# start of SOURCE DATA

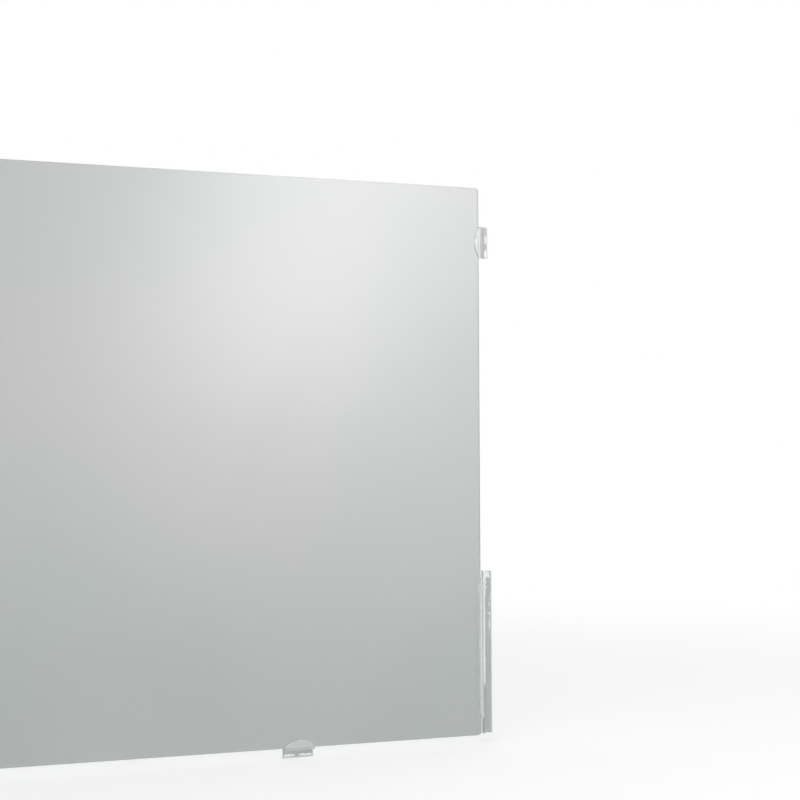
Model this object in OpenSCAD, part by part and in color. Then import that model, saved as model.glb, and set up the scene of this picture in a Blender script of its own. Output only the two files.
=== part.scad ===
// Blue light filter: one see-through film sheet that slides down behind six clear moulded
// retainers, each fixed to the flat face behind it by an adhesive pad.
// X runs to the right, Y to the back and Z up, in millimetres. The origin is the middle of
// the seated sheet, taken on the flat plane that the adhesive pads stick to (Y = 0).

/* [Filter sheet] */
// Width of the sheet
sheet_w = 531; // [300:1:700]
// Height of the sheet
sheet_h = 299; // [180:1:420]
// Thickness of the sheet
sheet_t = 0.8; // [0.4:0.1:2]
// Radius of the sheet's four corners
sheet_corner_r = 2; // [0.5:0.5:6]

/* [Clearances round the sheet] */
// Gap between the sheet and the plane behind it
back_gap = 0.4; // [0.2:0.1:1]
// Gap between the sheet's front face and the lips
front_gap = 1.3; // [0.5:0.1:2.5]
// Gap between the sheet's side edges and the walls beside them
side_gap = 0.8; // [0.3:0.1:2]

/* [Moulded strip of a retainer] */
// Thickness of the base, the wall and the lip
strip_t = 1; // [0.8:0.1:1.6]
// Radius of the bend's outer edge
bend_r = 0.8; // [0.3:0.1:1]
// Radius left in the two inner corners of the bend
root_r = 0.3; // [0.1:0.1:0.5]
// Radius on the free edges of the lip and the base
edge_r = 0.3; // [0.1:0.1:0.35]

/* [Half-round tab] */
// Length along the sheet's edge
tab_length = 17.4; // [12:0.2:26]
// Reach of the lip's middle over the sheet's side, from the wall
tab_lip = 4.4; // [3.4:0.1:7]
// Height of the lip's arc over its two ends
tab_bow = 2.8; // [1:0.1:3]
// Width of the base, with the wall
tab_base = 4.9; // [3.5:0.1:9]

/* [Long guide] */
// Length along the sheet's edge
guide_length = 88.5; // [60:0.5:120]
// Reach of the lip over the sheet's side, from the wall
guide_lip = 3; // [2:0.1:5]
// Width of the base, with the wall
guide_base = 6.2; // [4:0.1:10]
// Bare length of the wall above the lip
guide_head = 2; // [1:0.1:6]
// Length of the slanted lead-in at the lip's upper end
guide_lead = 4.3; // [2:0.1:9]
// Bare length of the wall below the lip
guide_foot = 7.2; // [3:0.1:12]
// Length of the slant at the lip's lower end
guide_cut = 4.1; // [2:0.1:9]
// Radius where a slant meets the lip's straight edge
guide_round = 2; // [0.5:0.1:3]
// Radius of the base's two outer corners
guide_corner_r = 0.8; // [0.3:0.1:2]

/* [Adhesive pad] */
// Thickness of a pad
pad_t = 0.5; // [0.3:0.1:1]
// Margin between a pad's outline and the outline of its base
pad_margin = 0.3; // [0.1:0.1:0.8]

/* [Places of the retainers] */
// Height of a guide's lower end over the sheet's lower edge
guide_rise = 1; // [0:0.5:20]
// Distance from the sheet's upper edge down to a side tab's middle
side_tab_drop = 30; // [15:1:90]
// Distance from the sheet's side edge to a bottom tab's middle
bottom_tab_inset = 111.8; // [30:0.2:135]

/* [Hidden] */

LEFT = -1;
RIGHT = 1;
round_fn = 64;
clear_plastic = [0.93, 0.95, 0.95, 0.6];
adhesive = [0.62, 0.63, 0.62, 0.8];
film = [0.62, 0.66, 0.64, 0.75];

base_top = pad_t + strip_t;
lip_under = back_gap + sheet_t + front_gap;
lip_top = lip_under + strip_t;
step_h = lip_top - base_top;
bend = min(bend_r, step_h / 2);
root = min(root_r, step_h / 4);
wall_x = sheet_w / 2 + side_gap;
seat_z = -sheet_h / 2;
tab_r = (pow(tab_length / 2, 2) + pow(tab_bow, 2)) / (2 * tab_bow);

// Direction of an angle in the plane
function heading(a) = [cos(a), sin(a)];

// The part of a corner that lies outside an arc of radius r tangent to both its sides.
// The corner is at the origin and its sides leave it at angles a and b. It is cut from a
// corner that sticks out, and added to one that turns in.
module corner_tip(r, a, b) {
    half = (b - a) / 2;
    middle = heading(a + half) * r / sin(half);
    reach = r / tan(half);
    difference() {
        polygon([[0, 0], reach * heading(a), middle, reach * heading(b)]);
        translate(middle) circle(r, $fn = round_fn);
    }
}

module rounded_plate(w, h, r) {
    difference() {
        translate([-w / 2, -h / 2]) square([w, h]);
        for (x = [-1, 1], y = [-1, 1])
            scale([x, y]) translate([-w / 2, -h / 2]) corner_tip(r, 0, 90);
    }
}

// Cross-section of a retainer: base, wall and lip bent from one strip. The wall's inner
// face is at x = 0, the lip lies on the side of -x and height runs along y.
module bent_strip(lip, base) {
    difference() {
        union() {
            translate([0, pad_t]) square([base, strip_t]);
            translate([0, pad_t]) square([strip_t, lip_top - pad_t]);
            translate([-lip, lip_under]) square([lip + strip_t, strip_t]);
            translate([strip_t, base_top]) corner_tip(root, 0, 90);
            translate([0, lip_under]) corner_tip(root, 180, 270);
        }
        translate([strip_t, lip_top]) corner_tip(bend, 180, 270);
        translate([-lip, lip_top]) corner_tip(edge_r, 270, 360);
        translate([-lip, lip_under]) corner_tip(edge_r, 0, 90);
        translate([base, base_top]) corner_tip(edge_r, 180, 270);
    }
}

// A strip of the given cross-section, cut to the outline that its first child draws in plan
module moulded_strip(lip, base, length) {
    intersection() {
        translate([0, length / 2, 0])
            rotate([90, 0, 0])
                linear_extrude(length) bent_strip(lip, base);
        linear_extrude(lip_top) children(0);
    }
}

// Outline of a half-round tab, with its length centred on the x axis
module tab_outline() {
    intersection() {
        translate([-tab_lip, -tab_length / 2]) square([tab_lip + tab_base, tab_length]);
        union() {
            translate([tab_r - tab_lip, 0]) circle(tab_r, $fn = 2 * round_fn);
            translate([0, -tab_length / 2]) square([tab_base, tab_length]);
        }
    }
}

// Outline of a long guide: a straight base, and a lip that slants back at both ends
module guide_outline() {
    top = guide_length / 2;
    lip_ends = [-top + guide_foot, top - guide_head];
    straight_ends = [lip_ends[0] + guide_cut, lip_ends[1] - guide_lead];
    cut_angle = atan2(guide_cut, guide_lip);
    lead_angle = atan2(guide_lead, guide_lip);
    difference() {
        polygon([
            [guide_base, -top],
            [guide_base, top],
            [0, top],
            [0, lip_ends[1]],
            [-guide_lip, straight_ends[1]],
            [-guide_lip, straight_ends[0]],
            [0, lip_ends[0]],
            [0, -top]
        ]);
        translate([-guide_lip, straight_ends[0]]) corner_tip(guide_round, -cut_angle, 90);
        translate([-guide_lip, straight_ends[1]]) corner_tip(guide_round, -90, lead_angle);
        translate([guide_base, -top]) corner_tip(guide_corner_r, 90, 180);
        translate([guide_base, top]) corner_tip(guide_corner_r, 180, 270);
    }
}

module tab() {
    color(clear_plastic) moulded_strip(tab_lip, tab_base, tab_length) tab_outline();
}

module guide() {
    color(clear_plastic) moulded_strip(guide_lip, guide_base, guide_length) guide_outline();
}

// Adhesive pad under a base of the given width and length
module pad(base, length) {
    pad_w = base - 2 * pad_margin;
    pad_length = length - 2 * pad_margin;
    color(adhesive)
        translate([base / 2, 0, 0])
            linear_extrude(pad_t) rounded_plate(pad_w, pad_length, pad_margin);
}

// The next two modules stand a retainer that was drawn flat against the mounting plane:
// beside the sheet at the given height, or under it at the given distance from the middle.
module beside_sheet(side, z) {
    scale([side, 1, 1]) translate([wall_x, 0, z]) rotate([90, 0, 0]) children();
}

module under_sheet(x) {
    translate([x, 0, seat_z]) rotate([90, 0, 0]) rotate([0, 0, -90]) children();
}

guide_z = seat_z + guide_rise + guide_length / 2;
side_tab_z = -seat_z - side_tab_drop;
bottom_tab_x = sheet_w / 2 - bottom_tab_inset;

module filter_sheet() {
    color(film)
        translate([0, -back_gap, 0])
            rotate([90, 0, 0])
                linear_extrude(sheet_t) rounded_plate(sheet_w, sheet_h, sheet_corner_r);
}

module left_guide() { beside_sheet(LEFT, guide_z) guide(); }
module right_guide() { beside_sheet(RIGHT, guide_z) guide(); }
module left_side_tab() { beside_sheet(LEFT, side_tab_z) tab(); }
module right_side_tab() { beside_sheet(RIGHT, side_tab_z) tab(); }
module left_bottom_tab() { under_sheet(-bottom_tab_x) tab(); }
module right_bottom_tab() { under_sheet(bottom_tab_x) tab(); }
module left_guide_pad() { beside_sheet(LEFT, guide_z) pad(guide_base, guide_length); }
module right_guide_pad() { beside_sheet(RIGHT, guide_z) pad(guide_base, guide_length); }
module left_side_tab_pad() { beside_sheet(LEFT, side_tab_z) pad(tab_base, tab_length); }
module right_side_tab_pad() { beside_sheet(RIGHT, side_tab_z) pad(tab_base, tab_length); }
module left_bottom_tab_pad() { under_sheet(-bottom_tab_x) pad(tab_base, tab_length); }
module right_bottom_tab_pad() { under_sheet(bottom_tab_x) pad(tab_base, tab_length); }

filter_sheet();
left_guide();
right_guide();
left_side_tab();
right_side_tab();
left_bottom_tab();
right_bottom_tab();
left_guide_pad();
right_guide_pad();
left_side_tab_pad();
right_side_tab_pad();
left_bottom_tab_pad();
right_bottom_tab_pad();
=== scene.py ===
import math

import bmesh
import bpy
from mathutils import Matrix, Vector, noise


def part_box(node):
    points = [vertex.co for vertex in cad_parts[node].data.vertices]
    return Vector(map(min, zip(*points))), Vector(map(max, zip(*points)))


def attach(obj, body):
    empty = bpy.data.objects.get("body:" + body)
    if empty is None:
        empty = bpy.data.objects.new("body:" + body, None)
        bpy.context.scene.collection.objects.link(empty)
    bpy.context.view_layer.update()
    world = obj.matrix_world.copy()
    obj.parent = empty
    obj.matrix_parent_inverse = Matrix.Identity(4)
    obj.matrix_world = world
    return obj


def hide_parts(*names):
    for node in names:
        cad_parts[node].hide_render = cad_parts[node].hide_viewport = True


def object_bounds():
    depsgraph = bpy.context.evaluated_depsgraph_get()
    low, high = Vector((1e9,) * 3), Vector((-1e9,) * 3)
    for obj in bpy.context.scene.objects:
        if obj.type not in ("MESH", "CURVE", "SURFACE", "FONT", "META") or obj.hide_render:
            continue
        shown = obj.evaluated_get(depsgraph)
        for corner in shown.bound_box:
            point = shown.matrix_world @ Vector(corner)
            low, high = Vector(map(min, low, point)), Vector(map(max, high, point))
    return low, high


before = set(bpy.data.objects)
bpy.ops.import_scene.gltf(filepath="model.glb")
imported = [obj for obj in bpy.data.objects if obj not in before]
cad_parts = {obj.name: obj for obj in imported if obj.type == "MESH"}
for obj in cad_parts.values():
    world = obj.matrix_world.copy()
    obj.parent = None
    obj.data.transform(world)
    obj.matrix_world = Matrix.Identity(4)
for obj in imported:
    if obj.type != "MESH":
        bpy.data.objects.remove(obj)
cad_low, cad_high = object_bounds()

# Camera
# It stands where the photograph was taken: about 1.2 m away, left of the sheet's middle and
# level with it, with a lens long enough that the right half of the sheet fills the frame.
CAMERA_PLACE = Vector((-0.3997, -1.1055, -0.0034))
CAMERA_TURN = math.radians(29.13)
CAMERA_TILT = math.radians(1.64)
CAMERA_ROLL = math.radians(0.30)
SENSOR_WIDTH_MM = 36.0
FOCAL_LENGTH_MM = 105.96
NEAREST_SEEN = 0.01
FURTHEST_SEEN = 50.0

ahead = Vector((
    math.sin(CAMERA_TURN) * math.cos(CAMERA_TILT),
    math.cos(CAMERA_TURN) * math.cos(CAMERA_TILT),
    math.sin(CAMERA_TILT),
))
level_right = Vector((math.cos(CAMERA_TURN), -math.sin(CAMERA_TURN), 0))
level_up = level_right.cross(ahead)
camera_right = math.cos(CAMERA_ROLL) * level_right - math.sin(CAMERA_ROLL) * level_up
camera_up = camera_right.cross(ahead)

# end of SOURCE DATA

DIRECTIVE: Output exactly the leading lines of the data, up to and including the line marked by "edge_r = 0.3; // [0.1:0.1:0.35]".

SOLUTION BELOW:
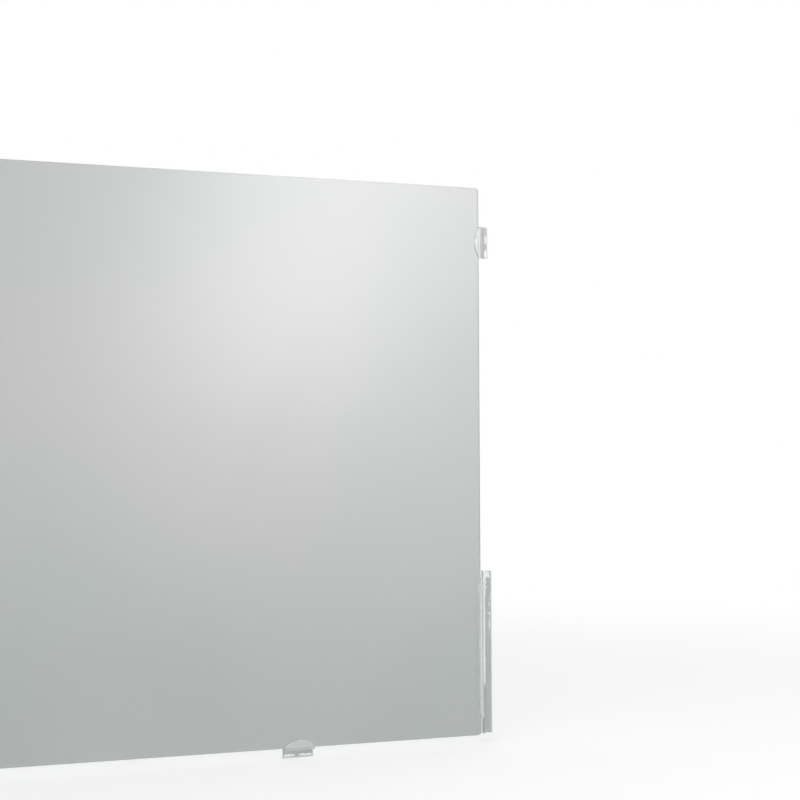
Model this object in OpenSCAD, part by part and in color. Then import that model, saved as model.glb, and set up the scene of this picture in a Blender script of its own. Output only the two files.
=== part.scad ===
// Blue light filter: one see-through film sheet that slides down behind six clear moulded
// retainers, each fixed to the flat face behind it by an adhesive pad.
// X runs to the right, Y to the back and Z up, in millimetres. The origin is the middle of
// the seated sheet, taken on the flat plane that the adhesive pads stick to (Y = 0).

/* [Filter sheet] */
// Width of the sheet
sheet_w = 531; // [300:1:700]
// Height of the sheet
sheet_h = 299; // [180:1:420]
// Thickness of the sheet
sheet_t = 0.8; // [0.4:0.1:2]
// Radius of the sheet's four corners
sheet_corner_r = 2; // [0.5:0.5:6]

/* [Clearances round the sheet] */
// Gap between the sheet and the plane behind it
back_gap = 0.4; // [0.2:0.1:1]
// Gap between the sheet's front face and the lips
front_gap = 1.3; // [0.5:0.1:2.5]
// Gap between the sheet's side edges and the walls beside them
side_gap = 0.8; // [0.3:0.1:2]

/* [Moulded strip of a retainer] */
// Thickness of the base, the wall and the lip
strip_t = 1; // [0.8:0.1:1.6]
// Radius of the bend's outer edge
bend_r = 0.8; // [0.3:0.1:1]
// Radius left in the two inner corners of the bend
root_r = 0.3; // [0.1:0.1:0.5]
// Radius on the free edges of the lip and the base
edge_r = 0.3; // [0.1:0.1:0.35]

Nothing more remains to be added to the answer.